Prevalence and characteristics of intracranial microemboli signals in patients with different types of prosthetic cardiac valves.
Transcranial Doppler detection of microemboli is widely described, but there is no clear evidence of the clinical significance or nature of the embolic material in vivo. Thromboembolism is a major cause of morbidity in patients with prosthetic cardiac valves. We undertook this study to evaluate the prevalence and the acoustic characteristics of microembolic signals in three groups of patients with different prosthetic valves.

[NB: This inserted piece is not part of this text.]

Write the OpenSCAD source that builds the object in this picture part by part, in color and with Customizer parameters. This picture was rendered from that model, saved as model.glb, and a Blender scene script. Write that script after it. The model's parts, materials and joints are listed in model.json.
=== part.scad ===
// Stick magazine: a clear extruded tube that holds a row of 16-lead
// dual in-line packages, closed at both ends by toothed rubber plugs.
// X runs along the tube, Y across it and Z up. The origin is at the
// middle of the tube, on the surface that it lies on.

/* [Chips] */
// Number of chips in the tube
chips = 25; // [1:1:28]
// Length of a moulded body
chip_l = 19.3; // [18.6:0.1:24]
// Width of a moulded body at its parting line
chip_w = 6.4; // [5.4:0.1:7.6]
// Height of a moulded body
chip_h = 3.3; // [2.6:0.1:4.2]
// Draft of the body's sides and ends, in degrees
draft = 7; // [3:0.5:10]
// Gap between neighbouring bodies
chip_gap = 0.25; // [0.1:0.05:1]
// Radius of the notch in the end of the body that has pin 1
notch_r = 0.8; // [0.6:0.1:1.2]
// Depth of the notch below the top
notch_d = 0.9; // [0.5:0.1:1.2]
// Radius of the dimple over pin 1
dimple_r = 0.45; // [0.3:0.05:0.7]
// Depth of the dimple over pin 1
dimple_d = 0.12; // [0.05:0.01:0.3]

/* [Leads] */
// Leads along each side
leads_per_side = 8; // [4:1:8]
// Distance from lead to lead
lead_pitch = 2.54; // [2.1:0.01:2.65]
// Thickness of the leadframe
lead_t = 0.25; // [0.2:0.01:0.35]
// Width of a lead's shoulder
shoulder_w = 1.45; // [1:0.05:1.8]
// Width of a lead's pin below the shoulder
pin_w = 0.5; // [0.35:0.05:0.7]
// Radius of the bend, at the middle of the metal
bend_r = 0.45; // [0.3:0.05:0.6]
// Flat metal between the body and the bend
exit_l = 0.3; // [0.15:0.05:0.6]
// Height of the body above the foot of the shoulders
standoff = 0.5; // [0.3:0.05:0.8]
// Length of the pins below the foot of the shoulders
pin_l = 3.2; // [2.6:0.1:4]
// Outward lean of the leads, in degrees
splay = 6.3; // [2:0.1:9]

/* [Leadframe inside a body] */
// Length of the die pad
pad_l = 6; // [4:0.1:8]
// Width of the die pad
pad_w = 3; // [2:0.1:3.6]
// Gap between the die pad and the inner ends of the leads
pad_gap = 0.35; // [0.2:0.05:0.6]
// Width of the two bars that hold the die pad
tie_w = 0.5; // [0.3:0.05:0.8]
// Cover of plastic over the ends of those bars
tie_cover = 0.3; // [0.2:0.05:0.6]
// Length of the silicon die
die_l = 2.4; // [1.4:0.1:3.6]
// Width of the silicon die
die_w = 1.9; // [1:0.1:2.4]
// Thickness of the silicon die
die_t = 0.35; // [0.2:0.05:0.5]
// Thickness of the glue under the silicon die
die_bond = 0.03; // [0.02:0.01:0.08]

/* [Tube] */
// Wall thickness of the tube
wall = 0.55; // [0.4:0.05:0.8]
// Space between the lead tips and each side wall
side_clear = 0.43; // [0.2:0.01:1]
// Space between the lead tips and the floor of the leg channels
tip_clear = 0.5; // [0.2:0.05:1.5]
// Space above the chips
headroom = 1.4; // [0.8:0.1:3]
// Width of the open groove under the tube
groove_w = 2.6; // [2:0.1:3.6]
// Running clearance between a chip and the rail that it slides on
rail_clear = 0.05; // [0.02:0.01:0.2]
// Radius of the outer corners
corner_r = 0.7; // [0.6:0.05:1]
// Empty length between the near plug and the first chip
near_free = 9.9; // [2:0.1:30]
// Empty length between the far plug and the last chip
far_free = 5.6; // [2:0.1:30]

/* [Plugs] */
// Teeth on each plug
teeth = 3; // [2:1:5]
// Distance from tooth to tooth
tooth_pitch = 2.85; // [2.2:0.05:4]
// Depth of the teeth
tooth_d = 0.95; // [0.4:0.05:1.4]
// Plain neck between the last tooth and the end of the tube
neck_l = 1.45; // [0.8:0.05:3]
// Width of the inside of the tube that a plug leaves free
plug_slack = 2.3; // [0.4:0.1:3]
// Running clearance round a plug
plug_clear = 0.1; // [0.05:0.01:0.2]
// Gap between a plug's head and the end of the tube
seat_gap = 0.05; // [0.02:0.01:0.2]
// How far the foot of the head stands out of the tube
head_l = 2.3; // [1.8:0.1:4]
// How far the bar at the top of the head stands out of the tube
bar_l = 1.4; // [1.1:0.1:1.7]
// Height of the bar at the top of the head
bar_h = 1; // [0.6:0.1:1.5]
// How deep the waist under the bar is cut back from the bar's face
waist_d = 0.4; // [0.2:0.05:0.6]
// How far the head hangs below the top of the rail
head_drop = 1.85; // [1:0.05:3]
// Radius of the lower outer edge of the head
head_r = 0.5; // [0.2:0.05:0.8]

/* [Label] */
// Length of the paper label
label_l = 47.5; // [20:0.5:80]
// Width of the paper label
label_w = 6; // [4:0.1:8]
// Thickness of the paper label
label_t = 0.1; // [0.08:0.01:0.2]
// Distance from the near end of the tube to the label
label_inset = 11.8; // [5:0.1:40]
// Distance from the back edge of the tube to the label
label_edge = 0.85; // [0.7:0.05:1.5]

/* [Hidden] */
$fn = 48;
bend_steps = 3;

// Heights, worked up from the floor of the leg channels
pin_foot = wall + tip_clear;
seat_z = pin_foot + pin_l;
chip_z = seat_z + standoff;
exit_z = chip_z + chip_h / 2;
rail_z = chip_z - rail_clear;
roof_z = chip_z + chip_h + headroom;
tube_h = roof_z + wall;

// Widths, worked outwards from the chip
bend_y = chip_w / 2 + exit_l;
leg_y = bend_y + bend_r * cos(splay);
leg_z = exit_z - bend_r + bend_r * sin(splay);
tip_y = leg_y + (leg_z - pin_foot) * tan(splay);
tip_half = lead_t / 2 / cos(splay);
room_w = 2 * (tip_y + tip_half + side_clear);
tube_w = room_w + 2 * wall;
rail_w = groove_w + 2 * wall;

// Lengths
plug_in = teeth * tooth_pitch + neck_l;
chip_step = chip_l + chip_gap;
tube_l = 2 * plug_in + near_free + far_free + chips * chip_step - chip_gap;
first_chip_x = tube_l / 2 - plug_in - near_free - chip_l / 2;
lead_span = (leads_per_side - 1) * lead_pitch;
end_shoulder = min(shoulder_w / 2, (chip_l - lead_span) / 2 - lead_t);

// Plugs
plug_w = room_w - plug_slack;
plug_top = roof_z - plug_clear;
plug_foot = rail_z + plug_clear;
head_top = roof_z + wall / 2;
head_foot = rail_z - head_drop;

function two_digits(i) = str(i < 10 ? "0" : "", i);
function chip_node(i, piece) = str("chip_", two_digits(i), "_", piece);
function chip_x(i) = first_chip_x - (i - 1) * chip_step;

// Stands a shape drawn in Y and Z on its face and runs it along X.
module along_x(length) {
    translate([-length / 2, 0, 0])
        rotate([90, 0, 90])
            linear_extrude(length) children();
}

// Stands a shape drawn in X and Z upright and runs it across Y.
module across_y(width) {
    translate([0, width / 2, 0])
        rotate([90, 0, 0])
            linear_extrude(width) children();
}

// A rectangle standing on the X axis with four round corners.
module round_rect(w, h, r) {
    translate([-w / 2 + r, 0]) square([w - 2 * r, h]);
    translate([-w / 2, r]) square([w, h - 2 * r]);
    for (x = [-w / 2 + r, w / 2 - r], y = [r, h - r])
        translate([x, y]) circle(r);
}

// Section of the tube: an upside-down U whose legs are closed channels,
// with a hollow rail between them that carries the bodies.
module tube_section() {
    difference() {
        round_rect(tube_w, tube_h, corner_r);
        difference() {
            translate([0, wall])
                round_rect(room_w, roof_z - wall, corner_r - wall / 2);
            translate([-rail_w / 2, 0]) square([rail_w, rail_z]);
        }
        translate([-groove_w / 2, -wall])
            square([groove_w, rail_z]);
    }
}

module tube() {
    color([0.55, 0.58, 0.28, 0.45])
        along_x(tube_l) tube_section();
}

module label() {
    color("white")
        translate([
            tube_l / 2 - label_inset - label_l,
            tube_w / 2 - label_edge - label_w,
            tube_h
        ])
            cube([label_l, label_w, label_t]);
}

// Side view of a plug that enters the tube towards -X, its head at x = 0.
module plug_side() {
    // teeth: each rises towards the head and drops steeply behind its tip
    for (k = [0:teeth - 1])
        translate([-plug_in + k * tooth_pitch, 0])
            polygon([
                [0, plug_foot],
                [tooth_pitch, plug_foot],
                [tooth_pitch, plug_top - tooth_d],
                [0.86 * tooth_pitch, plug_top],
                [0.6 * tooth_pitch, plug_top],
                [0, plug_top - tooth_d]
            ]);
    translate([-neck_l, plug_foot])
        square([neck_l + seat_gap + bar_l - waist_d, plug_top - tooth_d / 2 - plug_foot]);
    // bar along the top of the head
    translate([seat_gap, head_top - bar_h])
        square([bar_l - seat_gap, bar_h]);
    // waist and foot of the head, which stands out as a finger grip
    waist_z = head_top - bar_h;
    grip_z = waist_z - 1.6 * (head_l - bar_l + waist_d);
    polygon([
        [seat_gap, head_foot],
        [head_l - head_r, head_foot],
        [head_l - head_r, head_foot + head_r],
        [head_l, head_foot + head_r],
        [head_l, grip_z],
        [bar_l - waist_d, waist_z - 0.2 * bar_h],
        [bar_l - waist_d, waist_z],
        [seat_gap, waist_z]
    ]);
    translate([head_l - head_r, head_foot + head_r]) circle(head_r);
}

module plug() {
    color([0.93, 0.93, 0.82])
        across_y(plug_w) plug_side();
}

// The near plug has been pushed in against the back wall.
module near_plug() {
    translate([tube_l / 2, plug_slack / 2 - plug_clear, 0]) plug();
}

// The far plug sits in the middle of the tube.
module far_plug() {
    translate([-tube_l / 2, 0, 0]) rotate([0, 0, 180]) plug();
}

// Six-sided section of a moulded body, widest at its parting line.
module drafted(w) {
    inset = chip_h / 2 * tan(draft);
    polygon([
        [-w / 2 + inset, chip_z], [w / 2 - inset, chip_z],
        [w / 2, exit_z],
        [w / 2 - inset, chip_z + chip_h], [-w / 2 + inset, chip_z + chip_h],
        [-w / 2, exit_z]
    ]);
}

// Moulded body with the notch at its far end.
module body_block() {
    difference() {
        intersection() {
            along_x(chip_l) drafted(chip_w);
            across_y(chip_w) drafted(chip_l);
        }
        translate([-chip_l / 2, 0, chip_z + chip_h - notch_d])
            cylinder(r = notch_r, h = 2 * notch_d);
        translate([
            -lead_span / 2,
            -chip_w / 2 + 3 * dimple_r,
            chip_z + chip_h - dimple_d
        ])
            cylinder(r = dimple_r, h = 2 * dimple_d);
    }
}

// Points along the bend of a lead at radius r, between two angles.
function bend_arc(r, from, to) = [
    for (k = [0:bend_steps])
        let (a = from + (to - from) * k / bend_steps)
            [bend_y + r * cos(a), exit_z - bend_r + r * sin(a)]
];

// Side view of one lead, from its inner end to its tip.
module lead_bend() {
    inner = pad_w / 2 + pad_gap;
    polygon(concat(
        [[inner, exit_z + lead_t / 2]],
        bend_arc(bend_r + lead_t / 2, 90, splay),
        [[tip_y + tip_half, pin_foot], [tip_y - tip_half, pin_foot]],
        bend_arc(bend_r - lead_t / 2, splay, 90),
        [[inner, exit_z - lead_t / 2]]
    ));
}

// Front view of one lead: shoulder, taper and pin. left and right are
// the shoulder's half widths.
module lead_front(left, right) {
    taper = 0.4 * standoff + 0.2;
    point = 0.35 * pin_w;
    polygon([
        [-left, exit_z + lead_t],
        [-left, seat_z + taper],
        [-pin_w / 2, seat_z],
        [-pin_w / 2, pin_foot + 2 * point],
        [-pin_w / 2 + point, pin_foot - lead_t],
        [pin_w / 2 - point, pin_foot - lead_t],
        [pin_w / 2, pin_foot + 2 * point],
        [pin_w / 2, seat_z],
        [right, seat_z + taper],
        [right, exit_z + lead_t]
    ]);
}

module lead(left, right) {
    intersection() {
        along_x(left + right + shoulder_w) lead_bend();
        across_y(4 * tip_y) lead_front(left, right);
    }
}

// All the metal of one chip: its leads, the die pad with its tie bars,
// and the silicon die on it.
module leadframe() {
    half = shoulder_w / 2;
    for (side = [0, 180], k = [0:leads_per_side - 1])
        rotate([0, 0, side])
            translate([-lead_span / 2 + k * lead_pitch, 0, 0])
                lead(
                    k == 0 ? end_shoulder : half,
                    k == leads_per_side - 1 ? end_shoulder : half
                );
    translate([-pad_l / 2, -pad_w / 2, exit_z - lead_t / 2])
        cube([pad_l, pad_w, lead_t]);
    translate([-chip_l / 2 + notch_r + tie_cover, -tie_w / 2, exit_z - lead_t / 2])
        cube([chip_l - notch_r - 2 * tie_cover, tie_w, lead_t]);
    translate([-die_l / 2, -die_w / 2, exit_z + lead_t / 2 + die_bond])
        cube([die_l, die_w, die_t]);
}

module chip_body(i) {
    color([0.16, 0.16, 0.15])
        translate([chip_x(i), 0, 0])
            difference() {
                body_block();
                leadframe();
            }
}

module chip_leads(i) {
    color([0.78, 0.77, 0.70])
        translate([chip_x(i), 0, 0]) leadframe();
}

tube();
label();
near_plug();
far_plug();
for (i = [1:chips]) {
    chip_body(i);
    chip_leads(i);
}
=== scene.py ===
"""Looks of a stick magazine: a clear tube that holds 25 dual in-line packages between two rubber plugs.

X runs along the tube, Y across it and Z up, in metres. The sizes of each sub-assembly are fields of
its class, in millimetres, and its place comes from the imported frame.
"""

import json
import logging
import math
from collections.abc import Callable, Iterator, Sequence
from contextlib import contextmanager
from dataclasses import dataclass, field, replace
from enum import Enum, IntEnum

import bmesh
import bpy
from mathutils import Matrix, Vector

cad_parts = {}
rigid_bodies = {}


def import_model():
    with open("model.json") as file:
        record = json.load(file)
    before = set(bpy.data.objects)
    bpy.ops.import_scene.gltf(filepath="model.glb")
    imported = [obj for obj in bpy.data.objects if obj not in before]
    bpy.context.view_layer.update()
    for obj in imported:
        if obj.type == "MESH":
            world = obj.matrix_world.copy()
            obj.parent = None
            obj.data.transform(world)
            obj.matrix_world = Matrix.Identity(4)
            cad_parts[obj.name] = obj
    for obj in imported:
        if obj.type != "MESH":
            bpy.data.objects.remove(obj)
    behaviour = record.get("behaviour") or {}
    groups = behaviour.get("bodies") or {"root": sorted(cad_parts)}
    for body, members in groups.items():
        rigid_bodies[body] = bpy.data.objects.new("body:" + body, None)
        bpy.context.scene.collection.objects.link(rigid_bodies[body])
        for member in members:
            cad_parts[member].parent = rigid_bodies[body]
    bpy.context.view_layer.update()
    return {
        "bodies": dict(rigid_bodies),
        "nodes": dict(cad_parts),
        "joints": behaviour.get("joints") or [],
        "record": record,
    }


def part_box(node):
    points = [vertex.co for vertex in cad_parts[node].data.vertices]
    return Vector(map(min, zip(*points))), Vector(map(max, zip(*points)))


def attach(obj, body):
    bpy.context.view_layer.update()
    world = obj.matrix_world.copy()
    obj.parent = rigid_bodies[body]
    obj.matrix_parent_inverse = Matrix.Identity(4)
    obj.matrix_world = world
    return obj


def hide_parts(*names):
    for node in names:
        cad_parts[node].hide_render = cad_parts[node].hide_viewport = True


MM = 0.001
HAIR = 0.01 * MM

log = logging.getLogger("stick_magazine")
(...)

One hundred seventy-nine patients with prosthetic cardiac valves (85 Björk-Shiley, 56 Medtronic-Hall, and 38 Carpentier-Edwards) and 25 normal subjects were examined using transcranial Doppler. Monitoring time was 30 minutes over the right middle cerebral artery.
The prevalence and numbers of embolic signals were significantly higher in patients with Björk-Shiley compared with those with Medtronic-Hall and Carpentier-Edwards valves (89% versus 50% and 53%, respectively; P < .001, chi 2; 156 [112, 204] versus 2 [1, 4] and 2 [1, 4] signals/h, respectively; median [95% nonparametric confidence interval], both P < .001, multiple comparisons, Bonferroni correction). The signal intensity was significantly higher in patients with Björk-Shiley and Medtronic-Hall valves than patients with Carpentier-Edwards valves (2435 [2345, 2527] and 2120 [1745, 2483] versus 225 [184, 287] power units, median [95% confidence interval], both P < .001). No correlation was found between embolic signal numbers and clinical parameters including history of neurological deficit, cardiac rhythm, duration of artificial valve, previous cardiac operations, or intensity of anticoagulation. Embolic signals were not detected in any of the control subjects.
Our data showed that the prevalence, quantity, and acoustic characteristics of Doppler embolic signals differ in patients having three different types of prosthetic heart valves. However, no correlation with clinical parameters was identified.